The two tight end set might be the new craze in the NFL, so the tight end class will be under more scrutiny than ever when we get to draft season in January. That brings up the obvious question, who is the top tight end in the 2013 draft eligible class?

The answer right now is Tyler Eifert of Notre Dame. The 6'6", 250-pound tight end filed his paperwork with the NFL and got a third-round grade back in January, according to Tom Fornelli of CBS Sports. Eifert decided to return to South Bend for his junior year and could cement his place much higher in the draft if he picks up where he left off last season.

Eifert is a tough, physical player, who can line up in the slot or as an inline tight end. He is a willing blocker, but not a dominant one. The best result he achieves in the running game is usually a stalemate, but he can move a smaller defensive back down the field when he gets leverage. 

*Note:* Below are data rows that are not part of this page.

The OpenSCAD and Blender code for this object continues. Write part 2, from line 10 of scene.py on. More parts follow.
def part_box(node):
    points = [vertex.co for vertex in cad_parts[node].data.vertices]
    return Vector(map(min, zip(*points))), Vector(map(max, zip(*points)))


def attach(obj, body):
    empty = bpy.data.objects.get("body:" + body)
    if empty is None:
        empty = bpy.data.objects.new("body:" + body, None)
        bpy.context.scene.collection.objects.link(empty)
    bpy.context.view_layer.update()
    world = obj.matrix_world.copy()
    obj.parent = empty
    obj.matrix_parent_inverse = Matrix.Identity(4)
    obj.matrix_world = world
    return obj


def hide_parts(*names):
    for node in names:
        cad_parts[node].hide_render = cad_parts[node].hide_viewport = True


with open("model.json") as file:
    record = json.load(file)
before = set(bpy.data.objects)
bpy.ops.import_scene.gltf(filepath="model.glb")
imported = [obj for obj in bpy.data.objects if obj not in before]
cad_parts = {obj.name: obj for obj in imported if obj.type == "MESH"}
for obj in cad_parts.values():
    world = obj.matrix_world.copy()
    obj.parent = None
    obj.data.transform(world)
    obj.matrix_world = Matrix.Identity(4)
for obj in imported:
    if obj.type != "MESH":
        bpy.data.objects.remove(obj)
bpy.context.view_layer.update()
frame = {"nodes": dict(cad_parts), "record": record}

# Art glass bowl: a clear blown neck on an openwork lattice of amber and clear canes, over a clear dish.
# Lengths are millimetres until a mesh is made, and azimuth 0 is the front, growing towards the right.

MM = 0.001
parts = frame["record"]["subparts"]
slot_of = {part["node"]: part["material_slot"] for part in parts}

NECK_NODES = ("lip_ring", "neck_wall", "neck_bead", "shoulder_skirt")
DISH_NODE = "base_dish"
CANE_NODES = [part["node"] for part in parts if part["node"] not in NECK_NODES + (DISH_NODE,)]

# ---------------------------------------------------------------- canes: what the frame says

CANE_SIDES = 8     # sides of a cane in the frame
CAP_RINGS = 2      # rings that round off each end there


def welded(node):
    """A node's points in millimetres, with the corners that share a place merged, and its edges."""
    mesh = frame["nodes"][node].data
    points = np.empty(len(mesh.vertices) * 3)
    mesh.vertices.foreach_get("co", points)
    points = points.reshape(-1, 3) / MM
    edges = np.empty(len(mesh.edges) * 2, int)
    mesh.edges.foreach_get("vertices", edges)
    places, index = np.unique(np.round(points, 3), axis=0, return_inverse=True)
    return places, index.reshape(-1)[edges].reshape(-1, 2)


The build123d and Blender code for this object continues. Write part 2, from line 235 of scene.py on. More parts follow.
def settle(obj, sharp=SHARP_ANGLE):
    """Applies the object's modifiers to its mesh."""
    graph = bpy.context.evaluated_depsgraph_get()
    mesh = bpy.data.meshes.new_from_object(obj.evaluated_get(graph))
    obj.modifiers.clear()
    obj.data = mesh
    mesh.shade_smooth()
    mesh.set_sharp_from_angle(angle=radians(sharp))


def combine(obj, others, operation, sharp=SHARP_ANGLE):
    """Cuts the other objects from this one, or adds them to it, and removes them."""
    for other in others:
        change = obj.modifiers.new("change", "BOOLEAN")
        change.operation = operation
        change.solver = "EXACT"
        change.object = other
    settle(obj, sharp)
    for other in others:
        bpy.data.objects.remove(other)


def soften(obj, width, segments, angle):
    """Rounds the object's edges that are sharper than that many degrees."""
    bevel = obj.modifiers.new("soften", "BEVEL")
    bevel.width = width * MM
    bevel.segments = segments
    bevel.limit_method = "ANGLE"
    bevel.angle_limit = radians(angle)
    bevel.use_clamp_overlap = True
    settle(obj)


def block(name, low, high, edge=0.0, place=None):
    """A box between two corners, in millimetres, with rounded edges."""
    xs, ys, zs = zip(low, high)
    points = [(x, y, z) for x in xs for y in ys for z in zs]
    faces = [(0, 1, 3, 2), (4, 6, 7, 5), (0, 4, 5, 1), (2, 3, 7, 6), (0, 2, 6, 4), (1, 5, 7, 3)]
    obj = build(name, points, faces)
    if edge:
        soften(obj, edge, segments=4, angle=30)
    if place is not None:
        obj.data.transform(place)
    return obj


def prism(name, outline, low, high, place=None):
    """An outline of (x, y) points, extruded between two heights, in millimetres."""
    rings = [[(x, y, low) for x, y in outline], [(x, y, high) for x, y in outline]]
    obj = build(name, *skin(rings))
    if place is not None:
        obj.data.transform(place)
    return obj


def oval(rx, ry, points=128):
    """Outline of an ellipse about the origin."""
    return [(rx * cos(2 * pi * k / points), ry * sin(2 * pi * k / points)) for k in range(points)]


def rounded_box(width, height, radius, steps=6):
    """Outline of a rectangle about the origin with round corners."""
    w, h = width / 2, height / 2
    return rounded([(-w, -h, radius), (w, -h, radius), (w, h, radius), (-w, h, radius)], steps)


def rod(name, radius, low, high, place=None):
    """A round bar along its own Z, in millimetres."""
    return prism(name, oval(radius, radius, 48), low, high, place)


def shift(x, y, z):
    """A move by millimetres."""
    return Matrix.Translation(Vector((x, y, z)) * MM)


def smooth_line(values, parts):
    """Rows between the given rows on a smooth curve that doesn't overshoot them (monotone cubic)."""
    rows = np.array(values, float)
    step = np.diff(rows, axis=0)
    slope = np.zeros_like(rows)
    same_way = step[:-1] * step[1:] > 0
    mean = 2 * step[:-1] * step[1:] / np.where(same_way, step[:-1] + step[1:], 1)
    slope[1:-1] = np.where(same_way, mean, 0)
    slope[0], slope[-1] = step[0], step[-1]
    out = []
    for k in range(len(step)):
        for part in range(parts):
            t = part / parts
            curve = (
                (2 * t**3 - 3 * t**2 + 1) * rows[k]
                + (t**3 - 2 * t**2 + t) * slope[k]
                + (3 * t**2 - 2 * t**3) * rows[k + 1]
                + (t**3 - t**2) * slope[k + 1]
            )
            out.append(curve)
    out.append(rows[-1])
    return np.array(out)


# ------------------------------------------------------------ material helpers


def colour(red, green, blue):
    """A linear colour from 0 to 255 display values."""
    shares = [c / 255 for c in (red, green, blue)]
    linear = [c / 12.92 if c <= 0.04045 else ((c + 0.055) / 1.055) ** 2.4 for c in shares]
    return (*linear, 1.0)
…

Eifert is a smart receiver who can find soft spots in between defenders and correctly read and execute option routes, although he is not a particularly tight or graceful route runner. He understands how to situate his big frame between the ball in flight and a defender. 

Athletically, Eifert is not especially gifted when it comes to speed or explosiveness, but his size is rare for a player with his ball skills and toughness. Eifert has great hands catching the ball away from his body, and his toughness allows him to own the middle of the field. Eifert does not back down from safeties that try to play intimidator between the hashes. 

What really separates Eifert from the pack is his play "above the rim." Eifert has outstanding body control for a tight end and can spring himself and torque his body to make tough catches at the same time, never fearing the oncoming tackler even though his ribs are left open for the big hit:

 

Notre Dame's quarterbacks seem to grasp that they can place the ball where no one else can get it and still make completions when they target Eifert, and he delivers. When he has an even better quarterback and supporting cast in the NFL, he'll frustrate defenses with his ability on the stratosphere.